Solved – The variance of linear regression estimator $\beta_1$

regressionregression coefficients

Can we say

$$\text{Var}(\beta_1) = \text{Var}\left(\frac{\sum (x_i-\bar x)y_i}{\sum (x_i- \bar x)^2}\right) = \left(\frac{\sum (x_i-\bar x)}{\sum (x_i- \bar x)^2}\right)^2 \text{Var}(y_i) \;\;??$$

I am not sure if I can separate the $x$'s i from $\sum (x_i-\bar x)y_i$. This expression seems like a linear combination of $y_i$'s. Is this legit because every $y_i$ follows the same distribution?

Best Answer

This appears to be simple linear regression. If the $x_i$'s are treated as deterministic, then things like "variance" are not associated with them, and so the expression holds, under the additional assumption that the the error term (and hence $y$ also) has identical distribution for all $i$, and also, that the error terms (and hence $y$ also) are independent for all $j\neq i$.

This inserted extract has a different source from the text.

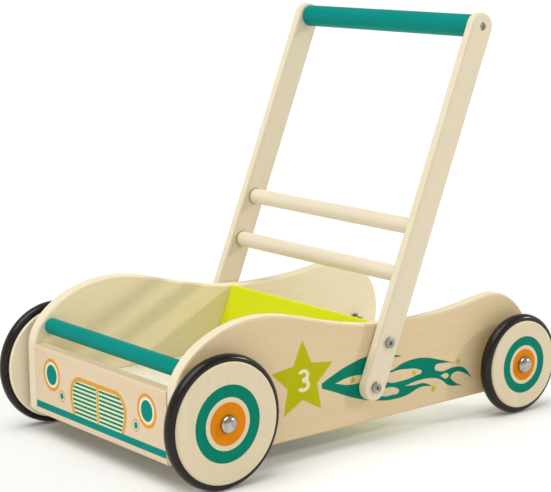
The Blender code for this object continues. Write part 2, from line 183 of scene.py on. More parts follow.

For compactness, denote $$z_i = \frac{x_i-\bar x}{\sum (x_i- \bar x)^2}$$

Then

$$\text{Var}(\beta_1) = \text{Var}\left(\sum z_iy_i\right)$$

The assumption of deterministic $x$'s permits us to treat them as constants. The assumption of independence permits us to set the covariances between $y_i$ and $y_j$ equal to zero. These two give

$$\text{Var}(\beta_1) = \sum z_i^2\text{Var}(y_i)$$

Finally, the assumption of identically distributed $y$'s implies that $\text{Var}(y_i)= \text{Var}(y_j) \;\; \forall i,j$ and so permits us to write

$$\text{Var}(\beta_1) = \text{Var}(y_i)\sum z_i^2$$